On appeal, this court vacated Smith's convictions on the two conspiracy charges as lesser included offenses of the continuing criminal enterprise charge, and affirmed Smith's remaining convictions. United States v. Adams, et al., Case Nos. 85-1330 and 85-1338 (6th Cir. Sept. 24, 1986). However, this court indicated that Smith need not be resentenced because the sentences for the conspiracy charges were concurrent with his other sentences. Thereafter, Smith filed several unsuccessful Rule 35 motions seeking to correct his sentences. In his current, and fourth Rule 35 motion, Smith argues that: 1) his sentence is in violation of the prohibition against ex post facto laws; 2) he should be resentenced on count three because it is unclear whether this sentence was influenced by his (vacated) convictions for counts one and two; 3) his sentence for count three is improper because it includes a six year special parole term; and 4) the court improperly imposed a $75,000 fine given Smith's indigency. The district court denied Smith's motion without requiring a response from the government. Smith has filed a timely appeal, as well as a motion for the appointment of counsel.

Upon review, we note that Smith committed the within criminal acts prior to November 1, 1987. Thus, Smith is not prohibited from filing a Fed.
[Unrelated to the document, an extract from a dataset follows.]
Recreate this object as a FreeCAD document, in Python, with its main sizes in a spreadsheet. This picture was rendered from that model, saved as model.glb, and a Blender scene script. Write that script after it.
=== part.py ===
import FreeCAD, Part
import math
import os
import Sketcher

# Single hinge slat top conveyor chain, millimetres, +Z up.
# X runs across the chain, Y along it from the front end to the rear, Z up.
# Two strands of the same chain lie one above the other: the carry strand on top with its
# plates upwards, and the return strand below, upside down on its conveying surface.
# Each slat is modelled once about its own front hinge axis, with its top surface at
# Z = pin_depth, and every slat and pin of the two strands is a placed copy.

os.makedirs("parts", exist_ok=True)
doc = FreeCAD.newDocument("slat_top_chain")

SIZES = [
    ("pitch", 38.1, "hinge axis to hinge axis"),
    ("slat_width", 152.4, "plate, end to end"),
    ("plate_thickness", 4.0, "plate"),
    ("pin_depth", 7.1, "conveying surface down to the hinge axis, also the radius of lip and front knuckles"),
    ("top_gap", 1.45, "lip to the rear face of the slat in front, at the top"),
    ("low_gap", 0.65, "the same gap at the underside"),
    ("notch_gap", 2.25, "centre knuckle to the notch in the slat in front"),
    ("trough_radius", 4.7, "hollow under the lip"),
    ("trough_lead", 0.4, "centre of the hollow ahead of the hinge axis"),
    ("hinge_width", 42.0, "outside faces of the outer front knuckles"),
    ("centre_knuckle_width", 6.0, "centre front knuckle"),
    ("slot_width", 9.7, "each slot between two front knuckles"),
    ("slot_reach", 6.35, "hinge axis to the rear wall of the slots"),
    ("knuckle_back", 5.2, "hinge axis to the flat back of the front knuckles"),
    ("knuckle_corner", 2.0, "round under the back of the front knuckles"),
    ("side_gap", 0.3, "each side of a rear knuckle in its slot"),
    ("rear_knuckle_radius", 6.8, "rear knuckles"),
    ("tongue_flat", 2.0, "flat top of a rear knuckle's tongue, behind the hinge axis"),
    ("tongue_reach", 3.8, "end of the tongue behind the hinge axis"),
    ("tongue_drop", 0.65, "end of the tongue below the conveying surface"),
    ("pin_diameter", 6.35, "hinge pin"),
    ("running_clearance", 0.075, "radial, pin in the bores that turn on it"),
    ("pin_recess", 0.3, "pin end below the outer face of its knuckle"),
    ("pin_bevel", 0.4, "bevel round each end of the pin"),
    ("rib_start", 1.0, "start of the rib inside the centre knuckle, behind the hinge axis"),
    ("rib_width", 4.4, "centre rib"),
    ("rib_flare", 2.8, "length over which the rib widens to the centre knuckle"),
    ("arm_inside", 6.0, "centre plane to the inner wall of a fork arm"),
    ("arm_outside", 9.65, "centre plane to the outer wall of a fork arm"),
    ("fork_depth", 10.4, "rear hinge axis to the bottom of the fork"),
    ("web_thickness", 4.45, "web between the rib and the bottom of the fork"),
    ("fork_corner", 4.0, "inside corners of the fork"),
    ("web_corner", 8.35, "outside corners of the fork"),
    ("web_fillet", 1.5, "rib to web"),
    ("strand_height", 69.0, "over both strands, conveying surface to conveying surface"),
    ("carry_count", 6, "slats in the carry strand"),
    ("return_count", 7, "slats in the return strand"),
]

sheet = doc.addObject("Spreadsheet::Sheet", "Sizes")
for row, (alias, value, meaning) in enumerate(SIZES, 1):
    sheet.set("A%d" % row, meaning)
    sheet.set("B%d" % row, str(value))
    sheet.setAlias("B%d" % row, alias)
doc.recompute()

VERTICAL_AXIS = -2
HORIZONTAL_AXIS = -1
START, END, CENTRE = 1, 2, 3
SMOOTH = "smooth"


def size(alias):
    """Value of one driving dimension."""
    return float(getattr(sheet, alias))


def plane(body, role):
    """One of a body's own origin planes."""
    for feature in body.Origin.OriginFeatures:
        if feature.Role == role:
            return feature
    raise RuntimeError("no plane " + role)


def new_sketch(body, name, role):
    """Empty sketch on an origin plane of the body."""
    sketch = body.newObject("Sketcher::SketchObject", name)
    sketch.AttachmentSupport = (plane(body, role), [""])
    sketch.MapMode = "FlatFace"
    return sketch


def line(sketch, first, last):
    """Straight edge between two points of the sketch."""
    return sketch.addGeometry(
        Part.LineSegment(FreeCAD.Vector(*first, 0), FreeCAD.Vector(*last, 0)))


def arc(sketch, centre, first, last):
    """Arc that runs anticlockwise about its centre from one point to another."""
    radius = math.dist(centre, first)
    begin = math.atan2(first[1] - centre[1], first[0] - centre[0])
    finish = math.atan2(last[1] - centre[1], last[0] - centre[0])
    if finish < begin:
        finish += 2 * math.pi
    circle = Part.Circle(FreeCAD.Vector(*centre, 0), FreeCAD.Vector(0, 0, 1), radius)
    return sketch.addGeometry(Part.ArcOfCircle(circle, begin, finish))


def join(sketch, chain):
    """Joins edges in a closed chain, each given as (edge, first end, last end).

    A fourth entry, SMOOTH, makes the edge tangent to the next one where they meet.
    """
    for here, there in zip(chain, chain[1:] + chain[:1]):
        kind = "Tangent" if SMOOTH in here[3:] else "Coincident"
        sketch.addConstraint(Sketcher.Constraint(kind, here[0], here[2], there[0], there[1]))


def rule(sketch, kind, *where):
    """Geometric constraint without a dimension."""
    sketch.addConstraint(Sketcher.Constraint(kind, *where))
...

R. Crim. P. 35 motion to correct his sentence by amended Fed. R. Crim. P. 35. Nonetheless, we conclude that the district court did not abuse its discretion when it dismissed Smith's motion. See United States v. Brummett, 786 F.2d 720, 722-23 (6th Cir. 1986).
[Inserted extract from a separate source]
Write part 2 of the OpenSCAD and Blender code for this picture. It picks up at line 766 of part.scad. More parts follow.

Smith's sentence is not in violation of the prohibition against ex post facto laws as he was sentenced pursuant to a statute in effect at the time of his offense. See Caldwell v. Heckler, 819 F.2d 133, 134 (6th Cir. 1987) (per curiam); Peeler v. Heckler, 781 F.2d 649, 651 (8th Cir. 1986). Smith's six year special parole term was also legal. See 21 U.S.C. § 841(a) (1). Finally, Smith's $75,000 committed fine is proper as a defendant's alleged indigency does not render a legally imposed sentence improper. See United States v. Blanton, 739 F.2d 209, 211-12 (6th Cir. 1984).

Accordingly, we hereby deny the appointment of counsel and affirm the district court's judgment pursuant to Rule 9(b) (3), Rules of the Sixth Circuit.